Los tlatelolcas reprocharon a los tenochcas su derrota ante las fuerzas de Hernán Cortés en 1521. El último refugio de las fuerzas mexicas se ubicó en Tepito, uno de los antiguos barrios de Tlatelolco. En el lugar murieron 40,000 indígenas el 13 de agosto del mismo año, tras el cual resultó capturado el último jefe de la resistencia indígena: Cuauhtémoc, marcando con ello la culminación de la conquista del Imperio Azteca.
Después de la trágica derrota indígena, siguieron 300 años de dominio colonial. Los templos y palacios de Tlatelolco fueron destruidos, y sobre ellos se construyó el pueblo y el templo-convento de Santiago-Tlatelolco, dedicada al apóstol cristiano que—cuentan las leyendas—luchó en corcel blanco apoyando a las huestes españolas en la batalla de Centla de 1519 y en la infame masacre del Templo Mayor de 1520. El barrio de Tlatelolco se destinó para la vivienda de los nobles indígenas. Aquí se fundó el primer recinto de educación superior en el continente americano: el Colegio de la Santa Cruz de Santiago Tlatelolco en enero de 1536, destinado para la educación de los indígenas, en donde trabajaron el célebre Fray Bernardino de Sahagún y sus “informantes”. Pero el Colegio, y por consiguiente los vecinos indígenas del barrio, dejaron de recibir los beneficios de la Corona, que llevó el cierre del Colegio hacia finales del siglo XVI. La etapa colonial fue oscura para los vecinos, a quienes los azotaron constantes epidemias.
Después de la Independencia, Tlatelolco permaneció en el olvido hasta finales del siglo XIX cuando Porfirio Díaz destinó la zona como área de carga y descarga para los trenes de la Ciudad de México. La iglesia-convento de Santiago dejó de ofrecer misas para servir como almacén, y más tarde como cárcel militar.
La zona comienza a rehabilitarse hacia finales de la década de los cincuenta del siglo XX, cuando se proyecta alzar el complejo habitacional de Nonoalco-Tlatelolco. En las excavaciones del lugar descubren las ruinas de los templos prehispánicos. En 1968 ocurre la matanza de estudiantes a manos del batallón Olimpia, que apuntaban sus armas desde los edificios circundantes a la explanada (¡incluyendo el techo del Templo de Santiago!) y elementos del ejército mexicano. Y en 1985, los vecinos de Tlatelolco vuelven a derramar sangre, siendo una de las zonas de la Ciudad de México más devastadas por los terremotos de septiembre.

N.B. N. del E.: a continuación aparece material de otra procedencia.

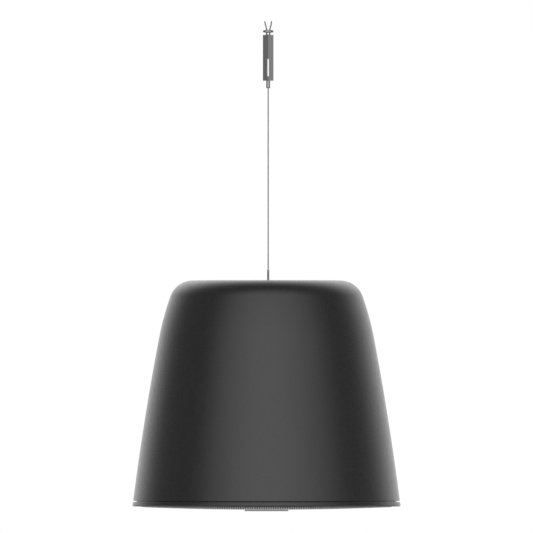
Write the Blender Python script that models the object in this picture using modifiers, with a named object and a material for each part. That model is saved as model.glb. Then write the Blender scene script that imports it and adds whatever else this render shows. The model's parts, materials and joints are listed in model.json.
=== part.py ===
"""Pendant loudspeaker: a turned bell housing with a domed perforated grille, hung on one wire.

Metres, +Z up. The origin is on the wire's axis at the underside of the anchor head's flange, where the ceiling
fitting carries the whole assembly by its neck. Inside the housing, a "depth" is a distance below the flat top
of the shell.
"""
import math

import bmesh
import bpy
from mathutils import Matrix

# Clearances
FIT = 0.0003  # between pieces that touch or are glued
BORE_FIT = 0.0003  # round a screw, pin or wire in its hole

# Anchor head and its split clip
FLANGE_RADIUS = 0.0061
FLANGE_HEIGHT = 0.0033
FLANGE_EDGE = 0.0008  # thickness left at the lens flange's rim
FLANGE_FLAT = 0.45  # share of the flange's radius that is flat on top
FLANGE_SHOULDER = 0.85  # share of its radius where the lens turns down
FLANGE_SHOULDER_DROP = 0.35  # share of its height lost by then
FLANGE_FOOT = 0.93  # share of its radius that is flat below
NECK_RADIUS = 0.0027
NECK_LENGTH = 0.0025
NECK_EYE_RADIUS = 0.0009
NECK_EYE_DROP = 0.0012
STUD_RADIUS = 0.0020
STUD_LENGTH = 0.0080
PRONG_DIAMETER = 0.00125
PRONG_HEIGHT = 0.0128  # tips above the flange's underside
PRONG_BEND = 0.0019  # width of the clip's bend, centre to centre
PRONG_OFFSET = -0.0003  # of the bend's middle from the wire's axis
PRONG_LEFT_REACH = 0.0041
PRONG_RIGHT_REACH = 0.0036
PRONG_UPRIGHT = 0.0033  # straight end of the right prong
PRONG_HOLE_RADIUS = 0.0024
PRONG_HOLE_FLOOR = 0.0009

# Gripper bar
BAR_SIDE = 0.00845
BAR_LENGTH = 0.0513
BAR_EDGE = 0.0004
WINDOW_WIDTH = 0.0040
WINDOW_LENGTH = 0.0209
WINDOW_DROP = 0.0253  # from the bar's top to the window's top
WINDOW_CORNER = 0.0012
WINDOW_TURN = math.radians(-10.5)
CHAMBER_RADIUS = 0.0033
CHAMBER_DEPTH = 0.0042
BUSH_HEIGHT = 0.0009

# Release nozzle, its spring and the collet that grips the wire
NOZZLE_RADIUS = 0.0024
NOZZLE_REACH = 0.0084  # below the bar
NOZZLE_TIP_CHAMFER = 0.0005
COLLAR_RADIUS = 0.0029
COLLAR_HEIGHT = 0.0010
NOZZLE_TRAVEL = 0.0010
SPRING_WAVE = 0.00035
SPRING_WIRE = 0.0003
SPRING_WAVES = 3
SPRING_STEPS = 12
COLLET_RADIUS = 0.0017
COLLET_LENGTH = 0.0030
COLLET_SLIT = 0.0005

# Suspension wire and ferrule
WIRE_DIAMETER = 0.0015
WIRE_FREE = 0.2028  # from the nozzle's tip to the ferrule
FERRULE_RADIUS = 0.0012
FERRULE_REACH = 0.0126
FERRULE_HEAD_RADIUS = 0.0034
FERRULE_HEAD_HEIGHT = 0.0040
FERRULE_TIP = 0.8  # share of the shank's radius left at its tip
FERRULE_FOOT = 0.6  # share of the head's radius left at its foot
HANGER_OFFSET = 0.0019  # the wire hangs this far to the +X side of the shell's axis

# Shell: a flat top, then three arcs that run tangent into each other
SHELL_FLAT_RADIUS = 0.0828
SHELL_HEIGHT = 0.2468
SHOULDER_ARC = 0.02636
SHOULDER_ANGLE = math.radians(70.3)
SIDE_ARC = 0.3135
SIDE_ANGLE = math.radians(79.2)
SKIRT_ARC = 2.965
SHELL_WALL = 0.0034
SHELL_STEPS = 44

# Baffle with its neck and rim
RIM_GAP = 0.00125
RIM_HEIGHT = 0.00505
RIM_ROUND = 0.0016
RIM_BAND = 0.0071  # width of the rim's flat underside and corner
RIM_SEAT_DEPTH = 0.0009
LEDGE_WIDTH = 0.0035
BAFFLE_RECESS = 0.0126
BAFFLE_PLATE = 0.0040

# Grille
GRILLE_EDGE_DROP = 0.0006  # how far the grille's edge shows below the rim
GRILLE_THICKNESS = 0.0012
GRILLE_SAG = 0.0030
GRILLE_MARGIN = 0.0055
HOLE_PITCH = 0.0052
HOLE_DIAMETER = 0.0032
HOLE_GROUP = 5  # one modelled hole stands for this many, both ways, at the same open share
HOLE_SIDES = 6
MAGNET_RADIUS = 0.0040
MAGNET_HEIGHT = 0.0025
MAGNET_GAP = 0.0005  # above the grille's sheet
MAGNET_INSET = 0.0132  # from the baffle's edge to a magnet's axis
MAGNET_TURN = math.radians(22.5)
MAGNET_BOSS_WALL = 0.0016
PLATE_LENGTH = 0.0490
PLATE_WIDTH = 0.0160
PLATE_THICKNESS = 0.0014
PLATE_CORNER = 0.0030

# Screws
BAFFLE_SCREW_INSET = 0.0132  # from the baffle's edge to a screw's axis
BAFFLE_SCREW_LENGTH = 0.0160
BAFFLE_BOSS_RADIUS = 0.0048
BAFFLE_BOSS_HEIGHT = 0.0200
BOSS_RIB = 0.0030
SCREW_RADIUS = 0.0020
SCREW_HEAD_RADIUS = 0.0034
SCREW_HEAD_HEIGHT = 0.0022
SCREW_HEAD_TAPER = 0.8  # share of the head's radius left at its top
SMALL_SCREW_RADIUS = 0.0011
SMALL_HEAD_RADIUS = 0.0020
SMALL_HEAD_HEIGHT = 0.0007
SMALL_SCREW_LENGTH = 0.0042

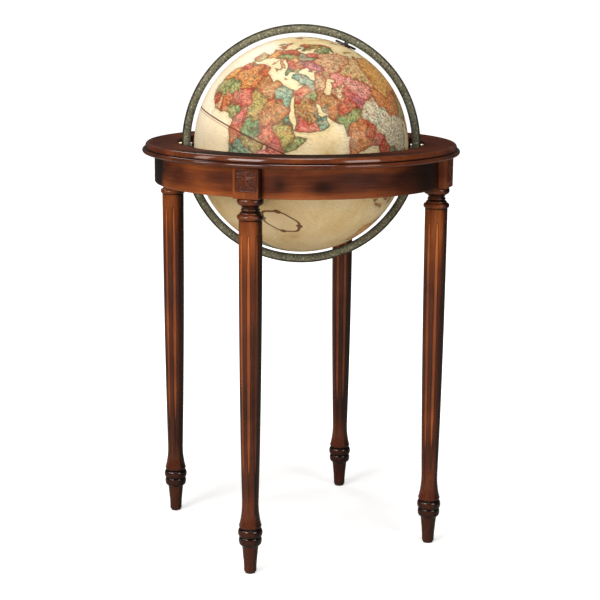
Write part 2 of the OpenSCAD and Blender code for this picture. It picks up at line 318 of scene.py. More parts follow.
def dial_bronze(name, dark, light, metallic=0.6):
    """Brushed and worn bronze."""
    s = Shader(name)
    wear = s.noise(s.position(), 300, 5, 0.6)
    brushed = s.noise(s.scaled(s.position(), (60, 900, 60)), 1, 3, 0.5)
    colour = s.ramp(wear, [(0.3, dark), (0.7, light)])
    roughness = s.step(brushed, 0.2, 0.8, 0.3, 0.5)
    return s.finish(
        Base_Color=colour, Metallic=metallic, Roughness=roughness,
        Normal=s.bump(brushed, 0.15, 0.0001))


def metal(name, dark, light, rough):
    """Plated steel or brass: fine turning marks, stains and small bright rubs."""
    s = Shader(name)
    stains = s.noise(s.position(), 140, 5, 0.6)
    marks = s.noise(s.scaled(s.position(), (900, 900, 300)), 1, 3, 0.6)
    colour = s.ramp(stains, [(0.3, dark), (0.65, light)])
    roughness = s.step(marks, 0.25, 0.75, rough - 0.08, rough + 0.12)
    return s.finish(
        Base_Color=colour, Metallic=1.0, Roughness=roughness, Normal=s.bump(marks, 0.15, 0.00008))


def moulded_nylon():
    """Scuffed dark nylon."""
    s = Shader("glide_nylon")
    scuffs = s.noise(s.position(), 420, 5, 0.7)
    colour = s.ramp(scuffs, [(0.3, srgb(38, 30, 26)), (0.8, srgb(74, 62, 54))])
    roughness = s.step(scuffs, 0.3, 0.8, 0.4, 0.66)
    return s.finish(Base_Color=colour, Roughness=roughness, Normal=s.bump(scuffs, 0.3, 0.0001))


def pulp_board():
    """Bare pressed board, as inside the ball."""
    s = Shader("pulp_board")
    pulp = s.noise(s.position(), 700, 4, 0.7)
    colour = s.ramp(pulp, [(0.3, srgb(150, 128, 98)), (0.7, srgb(186, 164, 130))])
    return s.finish(Base_Color=colour, Roughness=0.85, Normal=s.bump(pulp, 0.4, 0.0003))


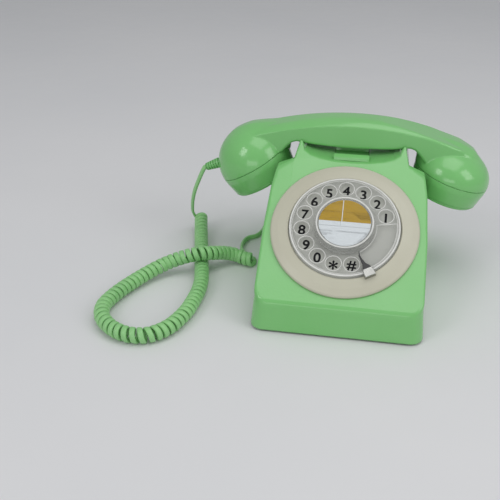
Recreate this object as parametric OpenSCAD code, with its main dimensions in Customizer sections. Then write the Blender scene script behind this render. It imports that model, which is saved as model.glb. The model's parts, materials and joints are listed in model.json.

Hay una placa entre la fachada frontal del templo de Santiago y el sitio arqueológico del templo mayor de Tlatelolco que recuerda la última batalla librada entre mexicas y españoles. Tiene una leyenda que dice: “El 13 de agosto de 1521, heroicamente defendido por Cuauhtémoc, cayó Tlatelolco en poder de Hernán Cortés. No fue triunfo ni derrota, fue el doloroso nacimiento del pueblo mestizo que es el México de hoy”. Sin embargo, mientras que las ruinas arqueológicas emergen, el viejo edificio de la SRE se remodela y se convierte en un nuevo Centro Cultural Universitario, y en general los derredores de Nonoalco-Tlatelolco se transforman, el templo de Santiago, a pesar de las pestes, terremotos y revueltas, sigue conservando en su altar el ícono de Santiago Mataindios—el “dios blanco” que los indios veneraban por temor a enfurecerlo—, el único fragmento del retablo del templo que se salvó de la destrucción masiva de reliquias religiosas en manos de iconoclastas de la Reforma. “¿Pero por qué exhiben ese fragmento?”—me pregunto mientras camino en la explanada pisando pétalos de flores marchitas y restos de la cera de las veladoras que se colocaron en la ofrenda de hace unos días.
El año pasado las autoridades eclesiásticas de la Catedral de Santiago Compostela decidieron remover de sus altares la imagen de Santiago Matamoros por considerarlo un ícono que ya no representa la actitud contemporánea de la Iglesia Católica. ¿La Iglesia en México no ha cambiado de actitud hacia los indios?
Los árabes tienen un dicho que dice “la sangre ha corrido, el peligro ya pasó”. Esperemos que la sangre deje de correr en Tlatelolco por fin.